I will try and test this to see.


> If the performance issue is serious enough, you can of course try to "do
> it right" with something like:
>
>     (defun lentic--b-c-f (start end)
>       (setq-local lentic--b-c-data
>                   (cons start (buffer-substring start end)))
>       ...)
>
>     (defun lentic--a-c-f (start end length)
>       ;; Get the before-change content of start..end.
>       (let ((old-text (substring (cdr lentic--b-c-data)
>                                  (- start (car lentic--b-c-data))
>                                  (- end length (car lentic--b-c-data)))))
>         ;; Update lentic--b-c-data for possible subsequent other a-c-f calls.
>         (setcdr lentic--b-c-data
>                 (concat (substring (cdr lentic--b-c-data)
>                                    0 (- start (car lentic--b-c-data)))
>                         (buffer-substring start end)
>                         (substring (cdr lentic--b-c-data)
>                                    (- end length (car lentic--b-c-data)))))
>       <now-do-what-we-have-to-do>))
>
> But it can admittedly be cumbersome since the old-text is now in a string
> rather than being inside the buffer.

Because, I am not using the before and after positions just to recognise
the string that has changed. I am have to calculate the equivalent
positions in the other "lentic" buffer; and this can only be done before
the change, since the two buffers are them in a consistent state.

In the case that they are skewed, I have to throw all my knowledge away,
since the converted positions are not unreliable. So I copy the whole
buffer, and apply the general (unoptimized) transformation.
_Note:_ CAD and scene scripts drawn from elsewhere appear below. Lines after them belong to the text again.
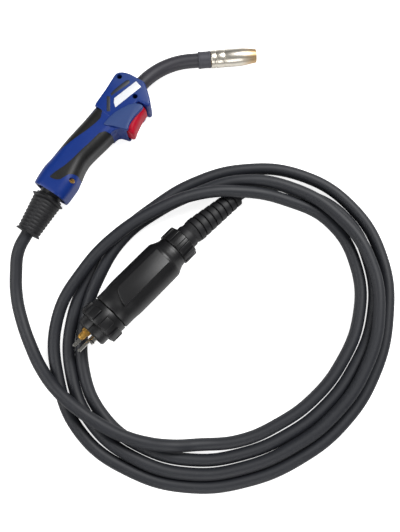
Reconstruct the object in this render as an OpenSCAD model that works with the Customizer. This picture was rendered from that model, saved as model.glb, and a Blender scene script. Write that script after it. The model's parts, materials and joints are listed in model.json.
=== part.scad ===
// Gas-shielded welding torch lying on a bench: pistol handle with trigger and swan neck,
// a loosely coiled cable and the multi-pole connector at its far end.
// +Z is up, the bench is z = 0, and the origin is under the middle of the handle and neck.

/* [Handle] */
// Length of the grip, from the butt face to the head
grip_l = 92; // [84:1:110]
// Length of the head, from the end of the grip to its front face
head_l = 69; // [69:1:74]
// Height of the butt, from back to underside
butt_h = 38; // [37.6:0.2:42]
// Half of the handle's width at its widest
side_half = 19; // [18.6:0.1:21]
// Width of the hollow inside the handle
hollow_w = 23; // [20:0.5:25]
// Thickness of the rubber grip pads at the sides
pad_t = 3.2; // [2.5:0.1:3.6]

/* [Trigger] */
// Width of the trigger
trigger_w = 26; // [20:0.5:27]
// Gap between the trigger and each side of its slot
trigger_gap = 0.5; // [0.3:0.1:0.8]
// Diameter of the trigger's pivot pin
pivot_d = 3; // [2:0.2:4]

/* [Swan neck and nozzle] */
// Outside diameter of the insulated neck
neck_d = 16; // [13:0.5:16]
// Radius of the neck's bend, on its axis
neck_r = 80; // [70:1:100]
// Angle of the neck's bend
neck_bend = 44; // [20:1:60]
// Outside diameter of the gas nozzle
nozzle_d = 19.4; // [18.8:0.2:22]
// Outside diameter of the gas nozzle at its mouth
nozzle_tip_d = 15.2; // [14:0.2:17]
// Length of the gas nozzle
nozzle_l = 51; // [48:1:60]
// Diameter of the welding wire's hole in the contact tip
wire_bore_d = 1.2; // [0.9:0.1:1.8]

/* [Cable] */
// Outside diameter of the cable
cable_d = 13; // [12:0.2:13.2]
// Height of the cable's centre where it lies on the bench
lay = 7; // [6.7:0.1:8]

/* [Connector] */
// Outside diameter of the connector's housing
housing_d = 44.8; // [43:0.2:47]
// Wall thickness of the connector's housing
housing_wall = 2.7; // [2:0.1:3.5]
// Outside diameter of the connection nut, without its lobes
nut_d = 42.6; // [42.2:0.2:46]
// Diameter of the insulating nose
nose_d = 34.6; // [33:0.2:35]
// Outside diameter of the gland nut at the back
gland_nut_d = 38.4; // [37.6:0.2:42]
// Diameter of the power pin's shank
power_pin_d = 10; // [8:0.2:11]
// Diameter of each sprung contact pin
contact_pin_d = 4; // [3:0.2:4.6]

/* [Hidden] */
$fn = 64;
touch = 0.02;          // overlap of two bodies that are joined into one solid
fit = 0.05;            // radial clearance of a fitted shaft
big = 200;             // size of a cutting block

// Where the handle lies: middle of its butt face, direction of the grip, height of its mid plane
butt_x = -104.7;
butt_y = -78.7;
handle_turn = 58;
torch_z = side_half;
butt_r = butt_h / 2;
hollow_z = hollow_w / 2;
pad_core_z = 17 - pad_t;
head_x = grip_l;
nose_x = grip_l + head_l;

// Cross sections of the handle, butt to nose: place, top, bottom, half width
SECTIONS = [
    [0, butt_r, -butt_r, side_half - 0.4],
    [18, butt_r + 1.1, -butt_r - 1.3, side_half],
    [grip_l - 42, butt_r - 2, -butt_r + 3, side_half - 1.8],
    [grip_l - 8, 12.9, -22.6, side_half - 2.2],
    [grip_l + 12, 11.2, -26.8, side_half - 2.2],
    [grip_l + 22, 14.4, -28.4, side_half - 2.2],
    [nose_x - 10, 14, -25, side_half - 2.4],
    [nose_x - 3, 4, -12, side_half - 5]
];

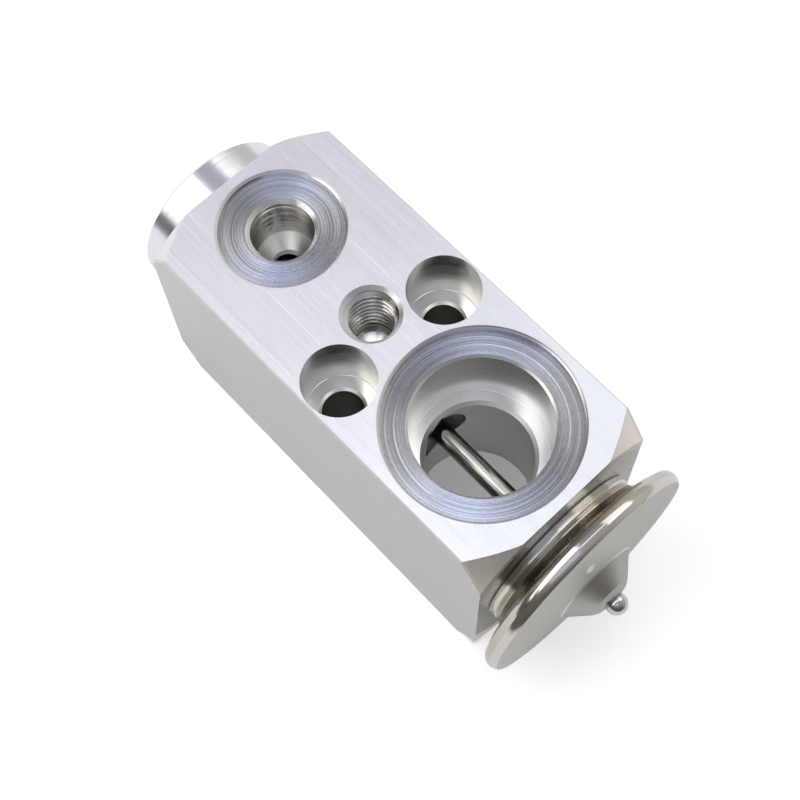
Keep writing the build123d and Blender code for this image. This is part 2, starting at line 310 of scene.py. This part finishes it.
on_head_cone = on_end_cone * smooth(x, 0.0, 1.0)
on_head_end = smooth(nx, 0.9, 0.97) * smooth(x, head_end - 0.1, head_end - 0.05)
turned = 1 - (1 - on_boss) * (1 - on_end_cone)
upright_wall = (1 - smooth(abs(nz), 0.2, 0.3)) * (1 - on_side) * (1 - turned)
flat = (1 - in_suction) * (1 - in_liquid) * (1 - turned) * (1 - upright_wall)
pocket_floor = upward * flat * (1 - smooth(z, top - 1.0, top - 0.5))
on_ledge = in_suction * upward * between(z, suction_ledge - 0.3, suction_ledge + 0.3)
in_clamp_hole = 1 - smooth(from_clamp, clamp_hole_radius - 0.1, clamp_hole_radius + 0.1)
drill_point = upward * in_clamp_hole * (1 - smooth(z, top - 2.0, top - 1.0))
chamfer = between(nz, 0.3, 0.93) * (1 - turned)
ledge_corner = in_suction * between(z, suction_ledge, suction_ledge + 0.35)
in_pockets = 1 - smooth(distance(x, abs(y) - bolt_y), 5.7, 6.0)
pocket_corner = in_pockets * between(z, pocket_floor_height, pocket_floor_height + 0.2)
corner = upright_wall * (ledge_corner + pocket_corner)
print("masks made")

# %% [markdown]
# Every groove that a tool cuts tips the surface a little across its own direction, so a streak of
# light spreads across the marks and stays sharp along them. The block needs one field of
# directions: round each port's centre, round the valve's axis on the boss and the ends, round an
# upright hole on its wall, and along the block elsewhere.
#
# The seats get the widest spread, because their form tool chatters, and the large bore the least.
# Chamfers and the inner corners of bores are worn or left by a tool's rounded nose. They lean a
# little upward, which gives each rim the thin light line that the photograph shows. The drilled
# point at the bottom of the clamp hole leans outward, as a blunter one would, and so mirrors the
# lamps.

# %% Direction of the marks
round_x = in_suction * y / from_suction * -1 + in_liquid * y / from_liquid * -1
round_y = in_suction * (x - suction_x) / from_suction
round_y = round_y + in_liquid * (x - liquid_x) / from_liquid
axis_y = turned * (z - axis_height) / from_axis * -1
axis_z = turned * y / from_axis
along = vector(
    block,
    round_x + flat - upright_wall * beside_ports * ny,
    round_y + axis_y * beside_ports + upright_wall * beside_ports * nx,
    axis_z * beside_ports,
)
grooves_per_mm = 17.0
fine = marks(
    block,
    (from_suction * in_suction + from_liquid * in_liquid + turned * x) * grooves_per_mm,
    y * flat * grooves_per_mm,
    z * (upright_wall + on_side) * grooves_per_mm,
    2.0,
)
wall_spread = 0.9 - in_suction * 0.4
spread = on_seat * 3.2 + flat * (1 - drill_point) + turned * 0.8 + upright_wall * wall_spread
blunting = drill_point * 0.31 / from_clamp
lean = vector(
    block,
    blunting * (x - clamp_x),
    blunting * y,
    chamfer * 0.22 + corner * (1.4 + in_suction * 4.0),
)
leaning = vector_math(block, "ADD", brushed(block, along, (fine - 0.5) * spread), lean)
normal = vector_math(block, "NORMALIZE", leaning)
print("direction field made")

# %% [markdown]
# Colour follows the same marks. Streaks, rings and a slow cloud of tone break up every surface,
# a few scratches cross the port face and small pits lie on the drawn sides. Light and shade are
# painted in too. The port face gets lighter towards -Y and the boss end. Each seat carries a
# painted reflection as a bluish fan, which on the large seat is darker towards +Y. Painted shade
# darkens the large port's wall on the side towards the head, its seat's outer wall and its rim on
# the +Y side. A painted highlight lightens the large port on the side towards the boss, painted
# shade darkens two opposite sides of the small bore, and the block's end face under the head is
# painted dark.

# %% Marks on the aluminium
streaks = marks(block, x * 0.06, y * 6.0, z * 3.0, 4.0)
broad_streaks = marks(block, x * 0.04, y * 0.9, z * 0.4, 2.0)
suction_rings = marks(block, from_suction * 5.0, z * 0.2, 0.0, 4.0)
liquid_rings = marks(block, from_liquid * 5.0, z * 0.2, 7.0, 4.0)
axis_rings = marks(block, x * 3.0, from_axis * 3.0, 3.0, 3.0)
cloud = marks(block, x * 0.08, y * 0.12, z * 0.08, 3.0)
grain = marks(block, x * 2.5, y * 2.5, z * 2.5, 3.0)
scratches = marks(block, x * 0.3 + y * 0.1, y * 8.0 - x * 3.0, 5.0, 1.0)
pits = marks(block, x * 1.1, y, z * 1.1, 1.0)
scribed_circles = (12.12, 13.34)
seat_lines = sum(between(from_suction, radius, radius + 0.12, 0.03) for radius in scribed_circles)
# Painted reflection: a bluish fan in two opposite sectors of each seat's rings.
painted_fan_reflection = heading(round_x, round_y, 40) ** 2.0
painted_fan_reflection = painted_fan_reflection * painted_fan_reflection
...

>> 1) being able to know when b-c-f and a-c-f are not paired or consistent
>> would be useful
>
> Does the above lentic--b-c-pos give the needed info?
>
>> 2) decreasing the number of times these occurs would be useful, even if
>> it cannot be removed entirely.
>
> Note that in the subst-char-in-region you could "make it pairup"
> yourself by hand: if you have (< (+ start length) (cdr lentic--b-c-pos)),
> then you can just
>
>     (let ((diff (- (cdr lentic--b-c-pos) (+ start length))))
>       (cl-incf length diff)
>       (cl-incf end diff))
>
> such that (eq (+ start length) (cdr lentic--b-c-pos)).


So, this works because subst-char-in-region is guaranteed not to change
the size of the region right? But, how do I know that
subst-char-in-region has been called? I discovered this problem first,
when fill-paragraph broke lentic. It just so happens that
subst-char-in-region was the culprit; it wasn't the command though.